Cognitive-Behavioral Therapy (CBT)
CBT is a type of goal-oriented talk therapy that assumes that our thoughts, feelings, and behaviors are interrelated. It focuses on helping individuals challenge their inaccurate and/or negative thinking patterns in order to view situations more accurately which lead to less distress.
In addition to learning new ways to navigate how we think, CBT also incorporates concrete skill building to help individuals cope more effectively.
Dialectical-Behavioral Therapy (DBT)
DBT is a type of cognitive-behavioral therapy specifically aimed at helping individuals regulate their emotions, communicate with others more effectively and decrease conflict in relationships.
It involves learning and actively using skills. There are four domains of skills that are taught: mindfulness, interpersonal effectiveness, distress tolerance, and emotion regulation.
Insight-Oriented Therapy
A client-centered type of talk therapy that guides clients toward developing an improved understanding of themselves and how they interact with others.
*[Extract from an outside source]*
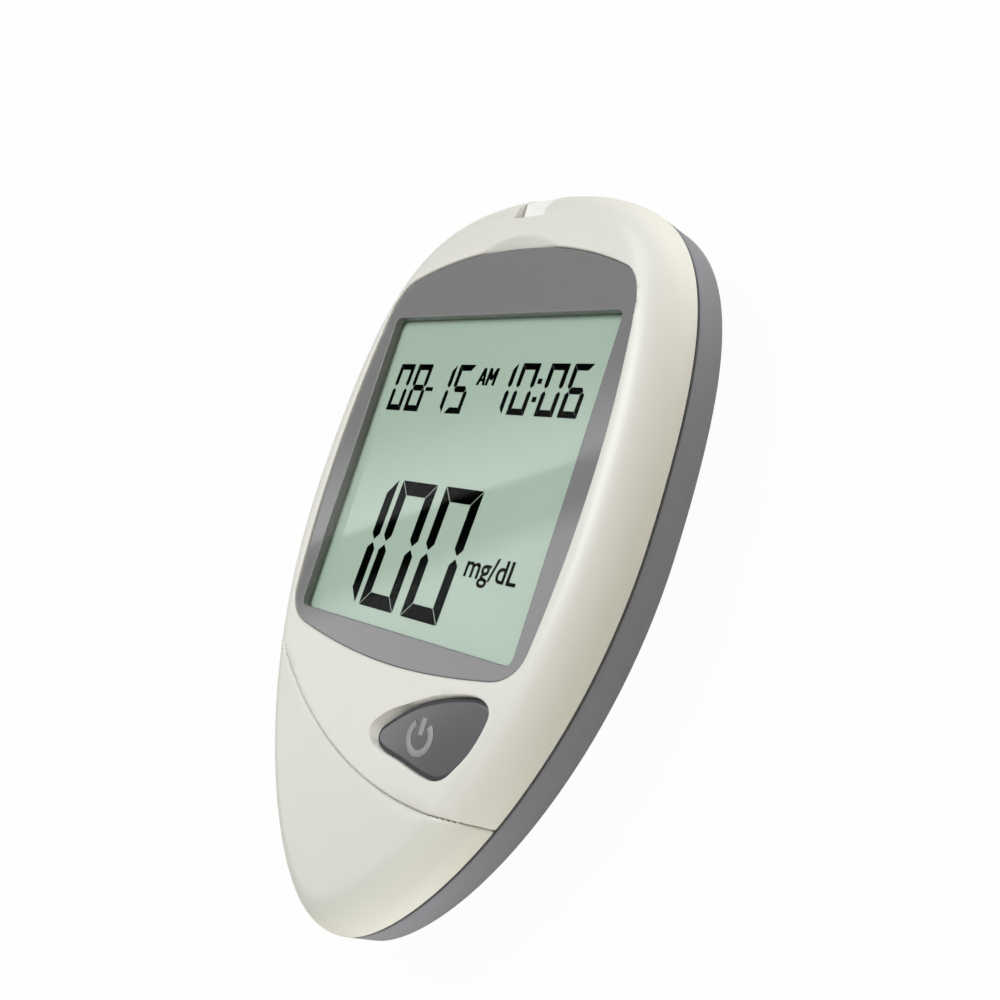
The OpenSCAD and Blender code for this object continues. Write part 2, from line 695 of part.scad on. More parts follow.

Through specific questions, intimate conversations, and guided prompts, past patterns are discovered and processed in order to bring clarity issues that are currently affecting one’s daily life. With a new understanding of one’s struggles, it empowers individuals to make realistic changes.
Motivational Interviewing
A direct, client-centered approach that helps explore and resolve ambivalence in order to achieve changes in an individual’s life.
It assists clients in taking the first step towards change and growth as it allows them to evaluate the costs and benefits of potentially destructive behaviors impacting their happiness and success.
Intuitive Eating Model
A non-diet approach that connects individuals back to their hunger and fullness cues in order to heal their relationship with food. The model explains that people are all born naturally as intuitive eaters (i.e. babies cry when hungry and pull away when full); however, certain messages over time often lead us astray.
By learning certain principles such as how to appropriately respond to hunger and fullness cues, cope with emotional eating and be more mindful, the process will guide you back to being an intuitive eater.